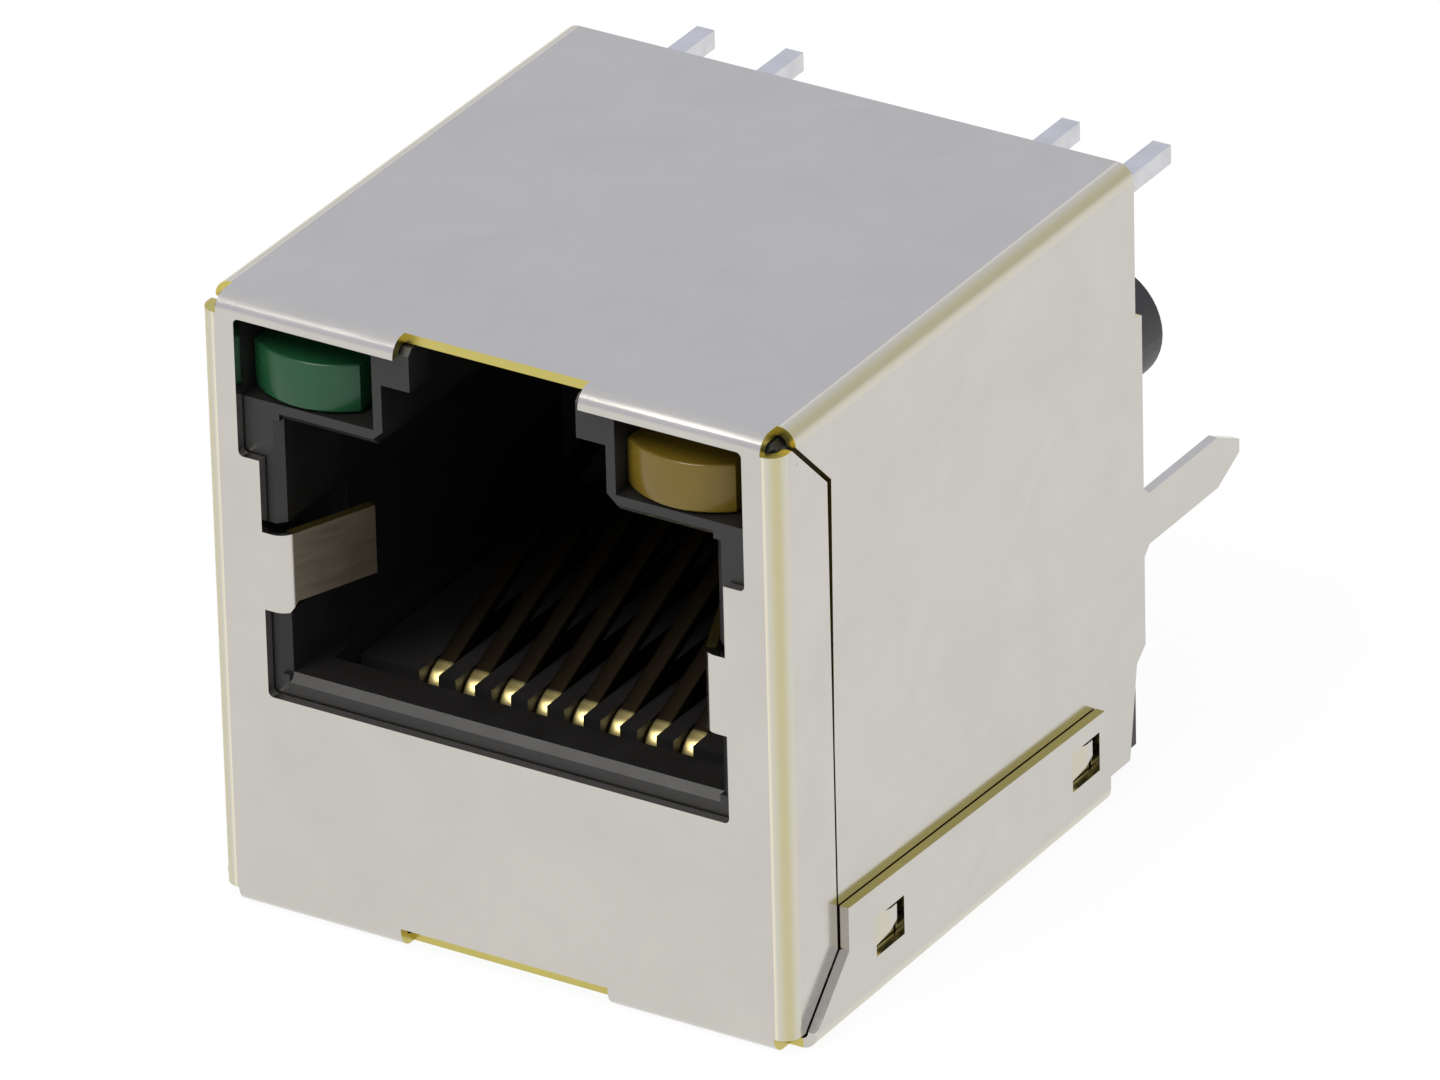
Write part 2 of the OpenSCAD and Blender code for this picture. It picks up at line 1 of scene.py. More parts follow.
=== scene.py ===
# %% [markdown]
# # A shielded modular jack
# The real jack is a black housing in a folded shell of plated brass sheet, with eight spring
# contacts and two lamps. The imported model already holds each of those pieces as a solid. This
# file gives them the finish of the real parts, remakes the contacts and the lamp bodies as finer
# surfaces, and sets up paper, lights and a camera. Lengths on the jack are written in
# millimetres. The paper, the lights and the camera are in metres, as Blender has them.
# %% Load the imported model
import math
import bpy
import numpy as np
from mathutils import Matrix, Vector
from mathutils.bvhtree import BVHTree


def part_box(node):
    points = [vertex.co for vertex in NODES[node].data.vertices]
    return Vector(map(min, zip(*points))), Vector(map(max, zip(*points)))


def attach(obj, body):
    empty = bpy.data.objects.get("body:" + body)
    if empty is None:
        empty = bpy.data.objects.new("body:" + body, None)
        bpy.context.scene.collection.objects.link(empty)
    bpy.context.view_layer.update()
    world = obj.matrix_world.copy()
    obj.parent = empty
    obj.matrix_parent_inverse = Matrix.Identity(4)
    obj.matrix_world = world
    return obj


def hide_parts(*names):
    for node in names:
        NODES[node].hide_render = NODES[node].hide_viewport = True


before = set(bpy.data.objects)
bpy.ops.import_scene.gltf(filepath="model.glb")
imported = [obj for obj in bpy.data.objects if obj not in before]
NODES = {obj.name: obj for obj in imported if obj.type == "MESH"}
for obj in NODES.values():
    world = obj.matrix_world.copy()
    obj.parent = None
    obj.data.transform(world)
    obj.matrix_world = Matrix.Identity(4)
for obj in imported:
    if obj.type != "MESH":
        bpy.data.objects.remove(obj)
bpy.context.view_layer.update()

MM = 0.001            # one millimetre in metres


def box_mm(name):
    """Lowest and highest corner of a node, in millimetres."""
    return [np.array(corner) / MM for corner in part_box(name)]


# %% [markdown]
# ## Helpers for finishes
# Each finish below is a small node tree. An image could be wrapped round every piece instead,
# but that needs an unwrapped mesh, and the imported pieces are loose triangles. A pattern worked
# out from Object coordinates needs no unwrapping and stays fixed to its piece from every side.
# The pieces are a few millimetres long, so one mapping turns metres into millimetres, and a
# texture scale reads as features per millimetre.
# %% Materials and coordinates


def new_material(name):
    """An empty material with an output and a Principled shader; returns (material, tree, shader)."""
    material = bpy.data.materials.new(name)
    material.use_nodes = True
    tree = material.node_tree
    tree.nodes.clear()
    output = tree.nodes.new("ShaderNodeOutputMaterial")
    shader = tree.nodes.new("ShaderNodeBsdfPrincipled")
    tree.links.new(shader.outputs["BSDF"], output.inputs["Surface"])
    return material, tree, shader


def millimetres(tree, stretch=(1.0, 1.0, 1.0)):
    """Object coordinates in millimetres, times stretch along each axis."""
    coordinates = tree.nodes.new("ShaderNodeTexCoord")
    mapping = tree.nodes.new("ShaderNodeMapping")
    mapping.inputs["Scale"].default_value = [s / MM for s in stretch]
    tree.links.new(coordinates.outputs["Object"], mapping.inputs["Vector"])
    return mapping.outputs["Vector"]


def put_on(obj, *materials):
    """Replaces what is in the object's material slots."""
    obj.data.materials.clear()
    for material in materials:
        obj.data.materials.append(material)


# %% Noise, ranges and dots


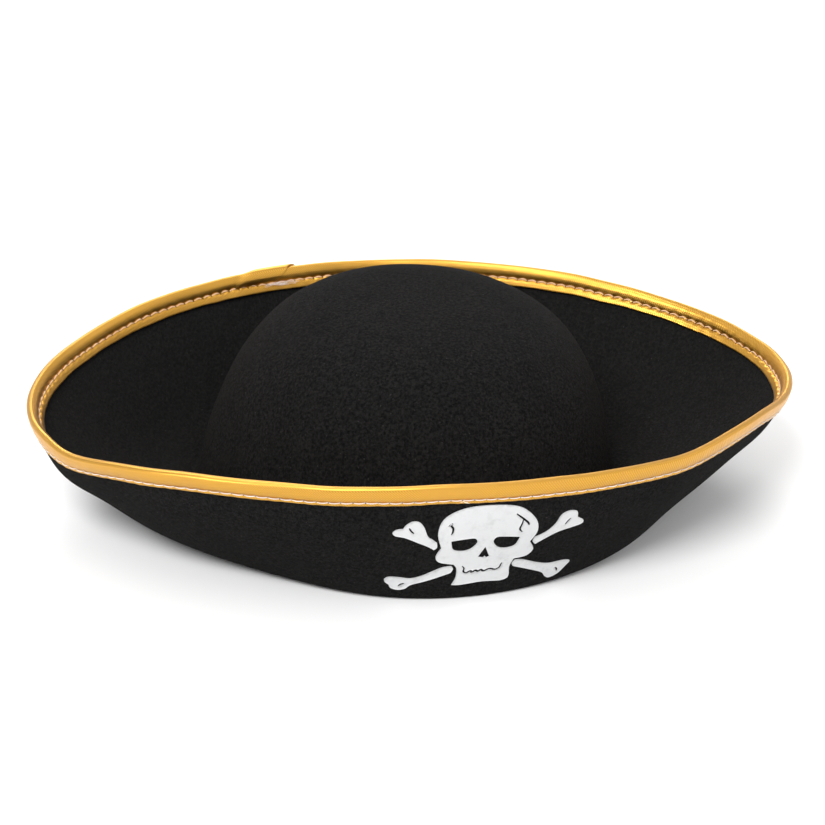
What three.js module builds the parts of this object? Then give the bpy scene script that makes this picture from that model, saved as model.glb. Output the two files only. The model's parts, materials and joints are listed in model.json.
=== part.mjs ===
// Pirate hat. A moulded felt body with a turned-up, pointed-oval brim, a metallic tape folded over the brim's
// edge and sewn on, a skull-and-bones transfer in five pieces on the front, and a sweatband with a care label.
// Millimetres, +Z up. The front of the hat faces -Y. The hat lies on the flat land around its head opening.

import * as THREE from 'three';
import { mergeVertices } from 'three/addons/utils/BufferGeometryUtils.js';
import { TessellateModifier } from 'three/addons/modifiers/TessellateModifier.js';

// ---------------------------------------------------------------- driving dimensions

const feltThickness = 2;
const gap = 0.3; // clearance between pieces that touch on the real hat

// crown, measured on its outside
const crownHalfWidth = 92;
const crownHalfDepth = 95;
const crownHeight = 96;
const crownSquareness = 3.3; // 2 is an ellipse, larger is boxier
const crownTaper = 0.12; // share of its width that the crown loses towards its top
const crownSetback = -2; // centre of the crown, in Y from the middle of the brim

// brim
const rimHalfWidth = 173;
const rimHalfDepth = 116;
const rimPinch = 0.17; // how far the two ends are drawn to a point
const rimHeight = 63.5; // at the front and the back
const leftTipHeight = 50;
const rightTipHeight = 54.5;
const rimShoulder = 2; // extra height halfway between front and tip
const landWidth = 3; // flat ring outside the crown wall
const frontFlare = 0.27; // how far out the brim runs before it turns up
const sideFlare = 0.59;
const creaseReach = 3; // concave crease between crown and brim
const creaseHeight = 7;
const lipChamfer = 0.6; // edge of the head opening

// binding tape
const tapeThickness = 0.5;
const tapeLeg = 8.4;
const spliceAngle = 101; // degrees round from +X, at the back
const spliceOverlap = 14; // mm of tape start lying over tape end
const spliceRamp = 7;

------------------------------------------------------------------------

◆ **Aim of the task**: Pick out the lines above that hold the string "True" and show them.

◆ **Correct result**:
        NODES[node].hide_render = NODES[node].hide_viewport = True
    material.use_nodes = True